С другой стороны, все та же прагматизация неминуемо требовала перестройки когнитивных и аффективных реакций под знаком расширения эмпатического потенциала118 (включая в таковое и альтруистические мотивы – при всей их крайней изменчивости) русской культуры и, следовательно, ее определенной релятивизации и толерантизации. Они же были в высшей степени необходимы для формулирования новой для России системы международных отношений. Эта система включала теперь и восточные государства (независимо от того, что в сравнении друг с другом они были разномощны)119 – и в ней России надлежало ориентироваться уже и на их ролевые предписания, ожидания и оценки.
Становившееся более «диалогичным» средневеково-русское сознание120 нуждалось в таких и общих и специализированных текстах, в которых бы семантическое ядро знака «ислам» в индивидуальном авторском осмыслении оставалось постоянным, но тем не менее менялся бы мир смыслов, во взаимоотношения с которыми вступает знак и под влиянием которых он дополняется новыми семантическими элементами.
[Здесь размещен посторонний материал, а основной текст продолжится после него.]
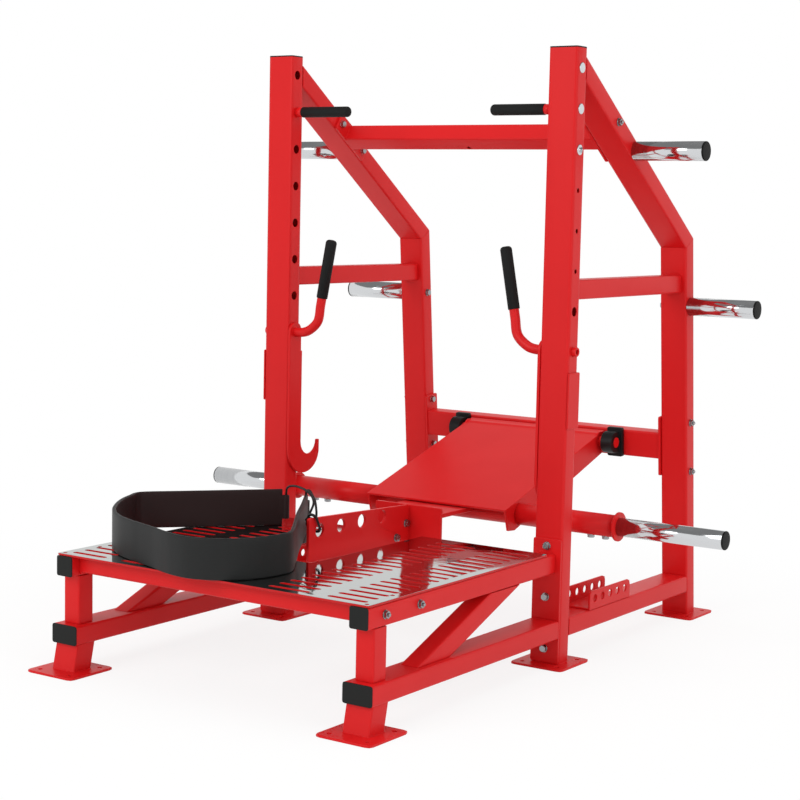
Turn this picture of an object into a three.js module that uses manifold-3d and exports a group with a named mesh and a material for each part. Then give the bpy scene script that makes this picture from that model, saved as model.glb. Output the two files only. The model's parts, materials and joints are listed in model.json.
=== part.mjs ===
import * as THREE from "three";
import { mergeVertices } from "three/addons/utils/BufferGeometryUtils.js";
import Module from "manifold-3d";

// Belt squat machine: a steel frame with a foot platform in front, a weighted lever behind it
// and two hooked catches that hold the lever up.
// Millimetres, +X to the machine's right side, +Y to the back, +Z up.
// Sizes along Y are counted from the front uprights. The finished part is then moved so that its
// origin is on the ground at the centre of the footprint.

const wasm = await Module();
wasm.setup();

// Clearances and finish of the cuts

const SEAT_GAP = 0.3;
const RUNNING_GAP = 0.5;
const WELD_SINK = 0.6;
const OVERRUN = 40;
const REACH = 8000;
const MERGE_REACH = 1e-4;

// How many facets a round form gets

const FACETS = {
  corner: 2,
  slot: 2,
  hex: 6,
  hole: 12,
  bolt: 10,
  tube: 24,
  bend: 5,
  grip: 16,
  wire: 4,
  path: 20,
  belt: 50,
  rope: 60,
};

// Tube stock

const BOX_TUBE = { width: 80, depth: 50, wall: 3, corner: 6 };
const SQUARE_TUBE = { width: 50, depth: 50, wall: 3, corner: 5 };
const PLATE = 6;

// Main places

const SIDE_CENTRE = 440;
const SIDE_OUTER = SIDE_CENTRE + BOX_TUBE.width / 2;
const SIDE_INNER = SIDE_CENTRE - BOX_TUBE.width / 2;
const HOLE_PITCH = 100;
const UPRIGHT_HEIGHT = 1550;
const UPRIGHT_BACK = BOX_TUBE.depth / 2;

const BASE_PLATE = { side: 150, corner: 14, thick: 6, hole: 12, holeInset: 24 };

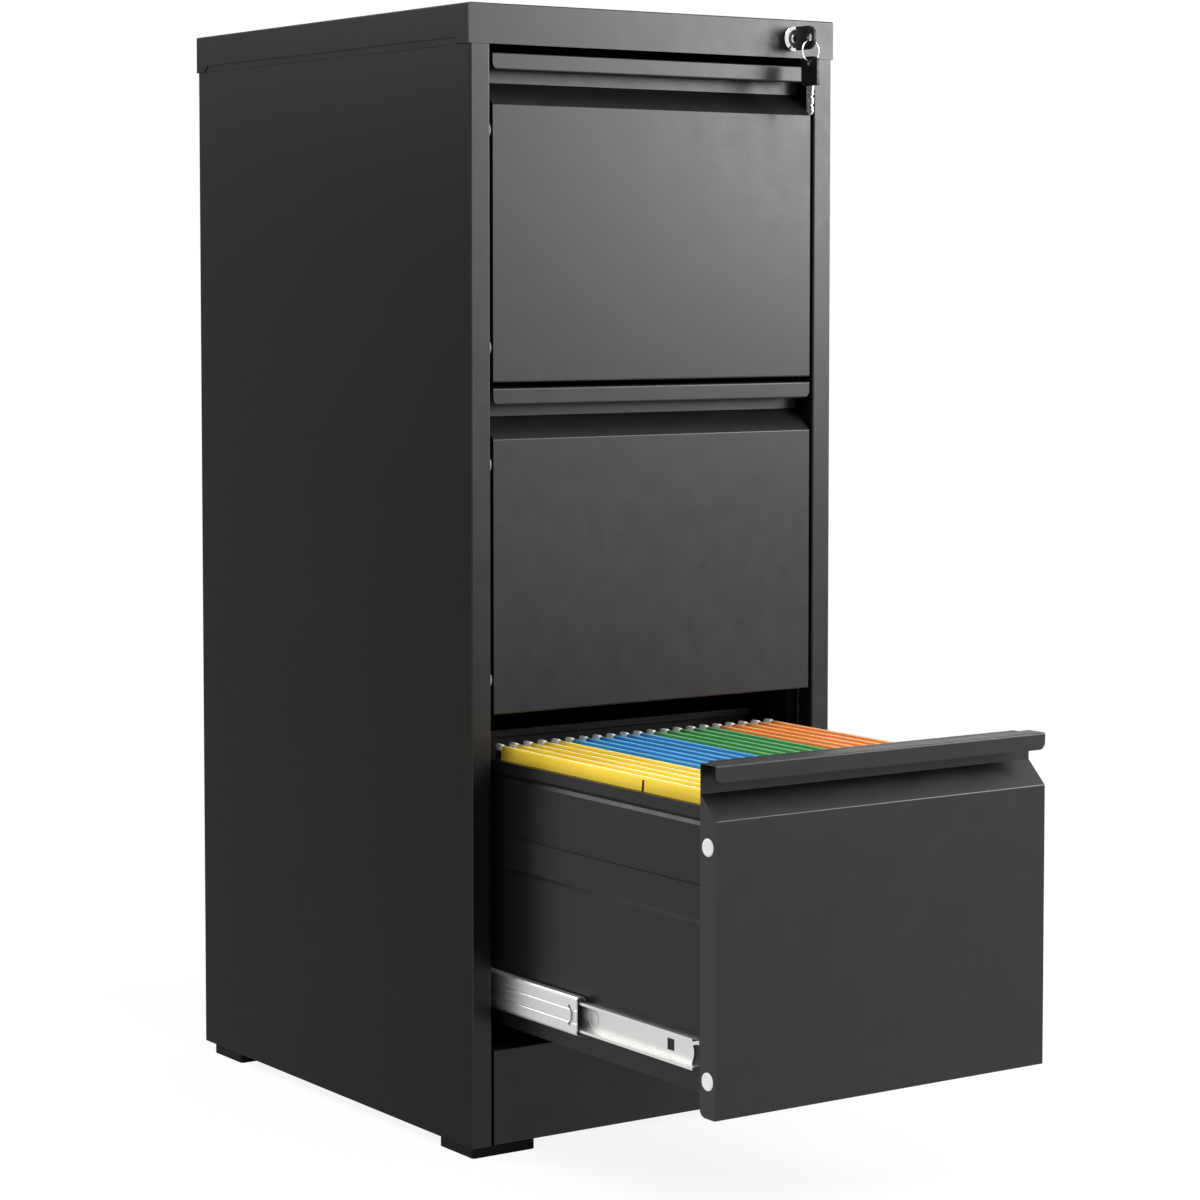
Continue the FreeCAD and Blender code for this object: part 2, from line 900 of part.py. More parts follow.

Они же должны были не только способствовать расколу русской автократией121 реально и потенциально враждебного России мусульманства на разрозненные фрагменты со все более деформируемым содержанием, но и одновременно менять «симфонию» – т. е. установленное на Руси византийским христианством «гармоническое взаимодействие между государством и церковью122 как двумя инструментами «теократии»123 – в пользу государства (которое при Петре I и его преемниках действительно стало «цезаропапизмом»124). Однако в описываемое время церковь была могущественна125 не только в социально-политическом и юридическом126, но и в интеллектуальном127 плане, претендуя если не на монополию128, то, уж во всяком случае, на видную роль касательно того, что входит в зону концептуальной и символической интеграции, в свою очередь ведшейся под знаком максимальной христианизации как собственно русского социума (в борьбе прежде всего с языческими реликтами в его среде129), так и покоренных им этносов (в частности, в Пермской земле130 и в Поволжье131). Особое значение придавалось «крещению татарской знати132, переходившей на службу к русским князьям»133.